At the end of January 1996, the author receives a letter from Brodsky, only to learn that he has passed away the very same day. The author then rushes to New York to attend the funeral. Several years later, he finds himself in the Big Apple again looking for traces the famous Nobel Prize winner's life. During an accidental meeting with Vagrich Bkhchanyan on the street, it is revealed to the author that Brodsky is indeed here in the city. Attempts to ambush Brodsky by his house lead to nothing. Meanwhile, a huge storm is gathering above the city. Heavy rain causes a flood, and Brodsky’s archive, kept in the suburbs, is swept away into the ocean. But how did this same collection become trapped in the ice of the Neva River? 

7:30pm

"Stateless" by Michael Drob (86 minutes)
A short Q&A with Michael Drob will follow the screening.

In the late 1980s Soviet Jews were once again given permission to leave the USSR. Unlike their ‘refusenik’ predecessors, those coming to the US were now burdened with having to prove “reasonable fear of persecution,” a concept simply not understood by those born into maltreatment. Because of this, thousands had their applications for refugee status denied, leaving them in Italy – Stateless. This is the first documentary film that guides us through this experience as recalled by the emigres themselves and with political context by representatives of HIAS, NYANA, AJC and others.


June 7 – The New Land Film Festival Night Two

6:00pm

"It's a fine kettle of Fish" by Edward Staroselsky 50'
A kinograph picture about Mikhail Fishgoyt, who was a war hero, GULAG prisoner, and a film director in Gorky film studio in Moscow. 

7:30pm

"Boba - Sapper of Big Dramatic Theater" by Edward Staroselsky 50’ 
A kinograph picture about a Soviet actor, who was a sapper during the second world war and who became a Hollywood actor after he immigrated to the US. 

8:30pm

Short Q&A with Edward Staroselsky


About the Speakers

David Grubin is a director, writer, producer, and cinematographer who has produced over 100 films, ranging across history, art, poetry, and science, winning every award in the field of documentary television, including two Alfred I. Dupont awards, three George Foster Peabody prizes, five Writer's Guild prizes, and ten Emmys. His biographies for the PBS series American Experience -Abraham and Mary Lincoln: A House Divided; LBJ; Truman;TR: The Story of Theodore Roosevelt; and FDR - have set the standard for television biography. His five-part series for PBS - Healing And The Mind with Bill Moyers - has won many awards, and the companion book, for which he was executive editor, rose to number one on The New York Times Best Sellers list, remaining on the list for 32 weeks. Grubin has received a Guggenheim Fellowship, has been a Montgomery Fellow at Dartmouth College, and is the recipient of an honorary doctorate from his alma mater, Hamilton College. A former chairman of the board of directors of The Film Forum, he is a member of the Society of American Historians, and sits on the board at Poets House. Grubin has taught documentary film producing in Columbia University's Graduate Film Program, and has lectured on filmmaking across the country. His most recent films for PBS aired in 2015: Language Matters with Bob Holman, a film about languages in danger of extinction, and two films about health care in the United States - Rx: The Quiet Revolution, and Doctors of Tomorrow. Currently, he is producing a film about Nikola Tesla for PBS’s American Experience.
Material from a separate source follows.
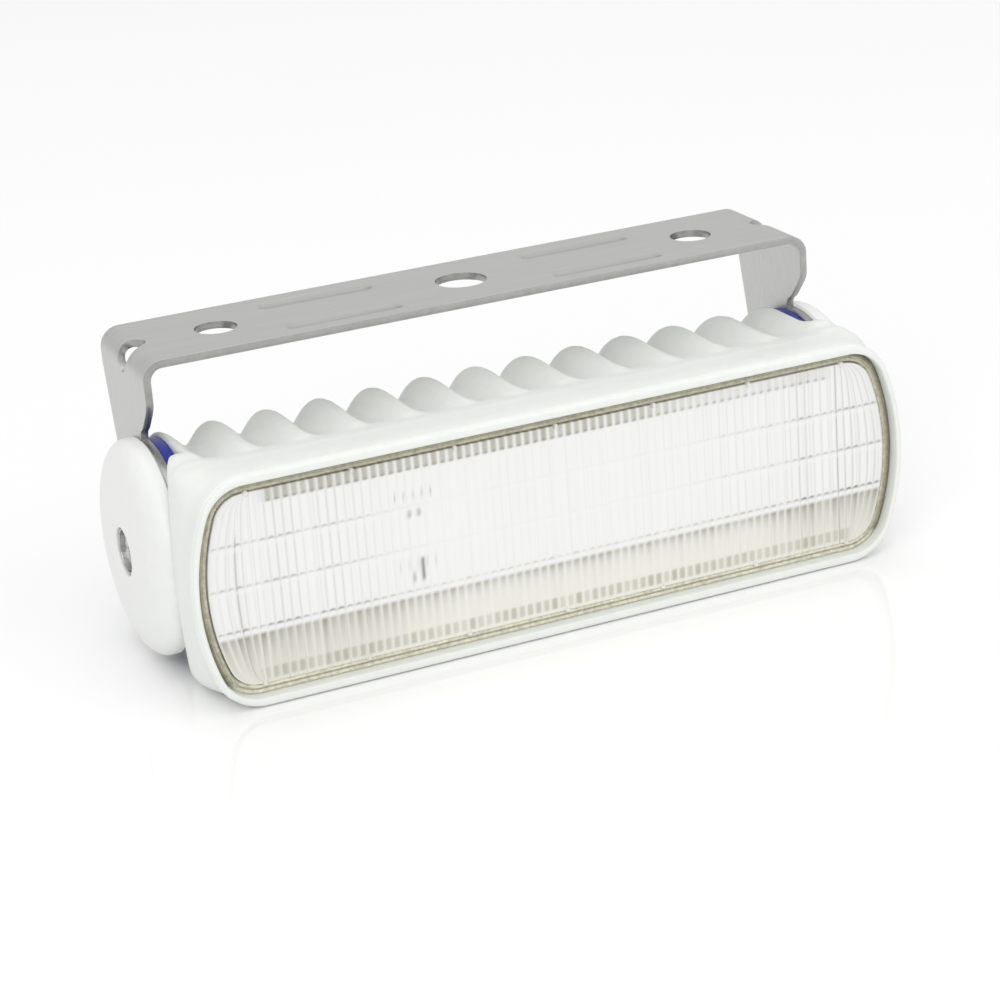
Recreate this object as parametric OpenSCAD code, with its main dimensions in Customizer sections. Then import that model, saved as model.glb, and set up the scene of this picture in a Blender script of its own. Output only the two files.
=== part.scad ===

Edward Staroselsky (born 1948, Leningrand, now St. Petersburg). Graduated Russian State Institute of Performing Arts. Director of documentary films: «Post Cards from Hell», «Shining in the dark», «These are the pies», «Boba – The Sapper of Bolshoi Drama», feature films «Prime Time», «My Famely Treаgure», «Life Experians». Stage productions: «The Naked King» (by Schwartz), «Fantasy of Pushkin», «Jan of Ark» (by Shaw), «Gogol in the Subway», «The Inspector General». Has lived in the US since 1979.